R makes looping over matrices easier via apply loops. The apply loops in R can apply a function to either rows or columns of a matrix.

apply(a, 1, mean)

[1] 13.5 14.5 15.5 16.5 17.5

This applies the mean() function to each row of “a”. The 1 here stands for rows. Of course, the rowMeans functions is more efficient here

rowMeans(a)

[1] 13.5 14.5 15.5 16.5 17.5

but apply is not limited in terms of what function can be applied. Functions can be applied to columns by using the value 2 instead of 1.

apply(a, 2, mean)

[1] 13 18

which can be verified using

colMeans(a)

[1] 13 18

The apply loops is a general family of loops in R. Others may be more useful in context, e.g. sapply(), lapply(), etc.
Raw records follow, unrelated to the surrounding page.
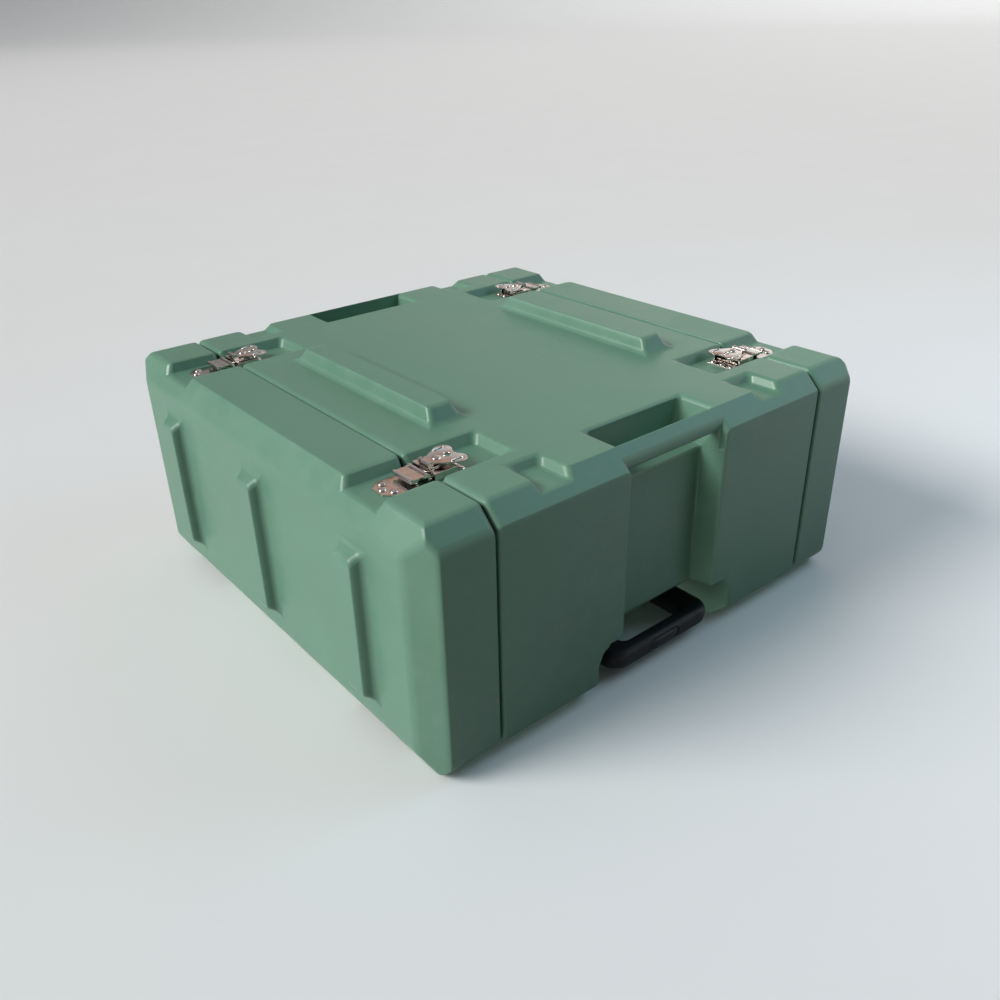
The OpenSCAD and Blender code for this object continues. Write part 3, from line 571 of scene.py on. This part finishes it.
def wing_outline(count):
    """Points where the level is zero: a span along each ray from the middle is halved 24 times."""
    t = np.linspace(0, 2 * np.pi, count, endpoint=False)
    near, far = np.zeros(count), np.full(count, FARTHEST)
    for _ in range(24):
        reach = (near + far) / 2
        inside = wing_level(MIDDLE + reach * np.cos(t), reach * np.sin(t)) < 0
        near, far = np.where(inside, reach, near), np.where(inside, far, reach)
    return np.stack([MIDDLE + near * np.cos(t), near * np.sin(t)], axis=1)


WING_EDGE = wing_outline(OUTLINE_POINTS)
print("wing is", round(float(np.ptp(WING_EDGE[:, 1])) / MM, 1), "mm wide")

# %% [markdown]
# ## Holes in the wing
# A round hole sits between the lobes and a slot in each of them. A slot's edge is a circle cut in
# half and pulled apart, so the round hole is a slot with no straight part.

# %% Wing holes
def slot_edge(middle, straight, radius, count):
    """A slot's edge and its outward directions: two half circles joined by straight sides."""
    t = np.linspace(0, 2 * np.pi, count, endpoint=False)
    out = np.stack([np.cos(t), np.sin(t)], axis=1)
    shift = np.stack([np.where(np.cos(t) >= 0, straight, -straight) / 2, np.zeros(count)], axis=1)
    return np.array(middle) + shift + radius * out, out


HOLE_A, HOLE_R = 25 * MM, 3.4 * MM
SLOT_A, SLOT_B, SLOT_L, SLOT_R = 26 * MM, 15 * MM, 9 * MM, 1.5 * MM
EDGE_POINTS = 40
HOLES = [slot_edge((HOLE_A, 0), 0, HOLE_R, EDGE_POINTS)]
HOLES += [slot_edge((SLOT_A, side * SLOT_B), SLOT_L, SLOT_R, EDGE_POINTS) for side in (1, -1)]
print("holes in the wing", len(HOLES))

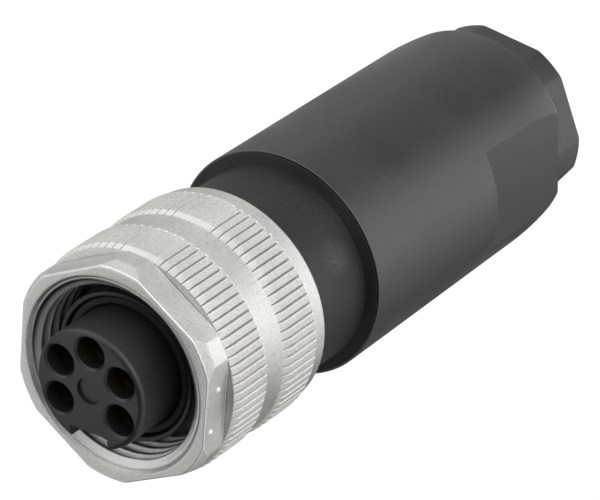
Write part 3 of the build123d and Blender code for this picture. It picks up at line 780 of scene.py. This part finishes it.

See their documentation for further details.

Vectorized operations

Because R is a higher level language, the execution of loops in R is less efficient than other programming languages. In most cases, the difference is negligible, but when looping over hundreds of thousands (or more) values, the lag might become noticeable. For this reason, using vectorized operations is recommended. Vectorized operations are applied to an entire vector, performing the operation for all elements within it without having to loop over each one. E.g., we can write

x + 5

 [1] 16 17 18 19 20 21 22 23 24 25

without using a loop. Not only is this more efficient to code, but it should also be faster to execute. This is because vectorized operations are executed in C, which is more computationally efficient than R. Use vectorized operations when possible, but keep loops in mind when flexibility is needed.